## Begin
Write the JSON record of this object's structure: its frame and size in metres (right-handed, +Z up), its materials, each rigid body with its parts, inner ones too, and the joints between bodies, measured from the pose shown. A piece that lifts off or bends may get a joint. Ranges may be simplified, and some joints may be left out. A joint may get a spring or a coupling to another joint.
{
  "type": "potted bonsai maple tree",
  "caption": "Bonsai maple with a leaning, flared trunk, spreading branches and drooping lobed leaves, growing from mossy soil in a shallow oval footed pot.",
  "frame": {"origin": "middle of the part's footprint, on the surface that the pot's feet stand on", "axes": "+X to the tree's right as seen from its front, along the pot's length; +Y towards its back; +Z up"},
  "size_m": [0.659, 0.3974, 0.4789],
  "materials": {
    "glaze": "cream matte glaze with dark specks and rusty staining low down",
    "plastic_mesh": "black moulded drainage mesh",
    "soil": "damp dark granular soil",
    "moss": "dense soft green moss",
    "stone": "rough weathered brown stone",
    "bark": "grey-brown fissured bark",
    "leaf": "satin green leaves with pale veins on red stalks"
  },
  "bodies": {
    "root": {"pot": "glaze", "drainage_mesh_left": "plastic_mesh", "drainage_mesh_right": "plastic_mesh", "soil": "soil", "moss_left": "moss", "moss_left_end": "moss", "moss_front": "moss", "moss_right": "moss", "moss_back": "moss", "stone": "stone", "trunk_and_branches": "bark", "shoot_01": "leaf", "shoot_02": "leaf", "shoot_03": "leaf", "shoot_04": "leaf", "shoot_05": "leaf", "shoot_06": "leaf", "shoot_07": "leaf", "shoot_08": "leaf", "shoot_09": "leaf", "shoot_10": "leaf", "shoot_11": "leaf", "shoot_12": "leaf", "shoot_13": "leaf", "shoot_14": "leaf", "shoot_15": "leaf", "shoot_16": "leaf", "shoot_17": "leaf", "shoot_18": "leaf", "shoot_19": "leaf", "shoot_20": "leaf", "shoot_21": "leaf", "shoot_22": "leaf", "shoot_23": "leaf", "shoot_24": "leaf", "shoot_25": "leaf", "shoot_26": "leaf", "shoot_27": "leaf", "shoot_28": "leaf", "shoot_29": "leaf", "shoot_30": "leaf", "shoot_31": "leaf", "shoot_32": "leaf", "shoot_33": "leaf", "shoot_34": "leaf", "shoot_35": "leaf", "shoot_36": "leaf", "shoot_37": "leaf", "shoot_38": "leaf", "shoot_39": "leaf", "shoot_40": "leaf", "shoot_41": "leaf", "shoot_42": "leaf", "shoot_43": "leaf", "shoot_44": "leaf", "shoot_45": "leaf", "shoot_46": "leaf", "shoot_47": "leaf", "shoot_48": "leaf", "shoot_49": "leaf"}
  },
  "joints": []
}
## End
Task instructions:
Extract the complete data, matching each line exactly.

Task response:
Write the JSON record of this object's structure: its frame and size in metres (right-handed, +Z up), its materials, each rigid body with its parts, inner ones too, and the joints between bodies, measured from the pose shown. A piece that lifts off or bends may get a joint. Ranges may be simplified, and some joints may be left out. A joint may get a spring or a coupling to another joint.
{
  "type": "potted bonsai maple tree",
  "caption": "Bonsai maple with a leaning, flared trunk, spreading branches and drooping lobed leaves, growing from mossy soil in a shallow oval footed pot.",
  "frame": {"origin": "middle of the part's footprint, on the surface that the pot's feet stand on", "axes": "+X to the tree's right as seen from its front, along the pot's length; +Y towards its back; +Z up"},
  "size_m": [0.659, 0.3974, 0.4789],
  "materials": {
    "glaze": "cream matte glaze with dark specks and rusty staining low down",
    "plastic_mesh": "black moulded drainage mesh",
    "soil": "damp dark granular soil",
    "moss": "dense soft green moss",
    "stone": "rough weathered brown stone",
    "bark": "grey-brown fissured bark",
    "leaf": "satin green leaves with pale veins on red stalks"
  },
  "bodies": {
    "root": {"pot": "glaze", "drainage_mesh_left": "plastic_mesh", "drainage_mesh_right": "plastic_mesh", "soil": "soil", "moss_left": "moss", "moss_left_end": "moss", "moss_front": "moss", "moss_right": "moss", "moss_back": "moss", "stone": "stone", "trunk_and_branches": "bark", "shoot_01": "leaf", "shoot_02": "leaf", "shoot_03": "leaf", "shoot_04": "leaf", "shoot_05": "leaf", "shoot_06": "leaf", "shoot_07": "leaf", "shoot_08": "leaf", "shoot_09": "leaf", "shoot_10": "leaf", "shoot_11": "leaf", "shoot_12": "leaf", "shoot_13": "leaf", "shoot_14": "leaf", "shoot_15": "leaf", "shoot_16": "leaf", "shoot_17": "leaf", "shoot_18": "leaf", "shoot_19": "leaf", "shoot_20": "leaf", "shoot_21": "leaf", "shoot_22": "leaf", "shoot_23": "leaf", "shoot_24": "leaf", "shoot_25": "leaf", "shoot_26": "leaf", "shoot_27": "leaf", "shoot_28": "leaf", "shoot_29": "leaf", "shoot_30": "leaf", "shoot_31": "leaf", "shoot_32": "leaf", "shoot_33": "leaf", "shoot_34": "leaf", "shoot_35": "leaf", "shoot_36": "leaf", "shoot_37": "leaf", "shoot_38": "leaf", "shoot_39": "leaf", "shoot_40": "leaf", "shoot_41": "leaf", "shoot_42": "leaf", "shoot_43": "leaf", "shoot_44": "leaf", "shoot_45": "leaf", "shoot_46": "leaf", "shoot_47": "leaf", "shoot_48": "leaf", "shoot_49": "leaf"}
  },
  "joints": []
}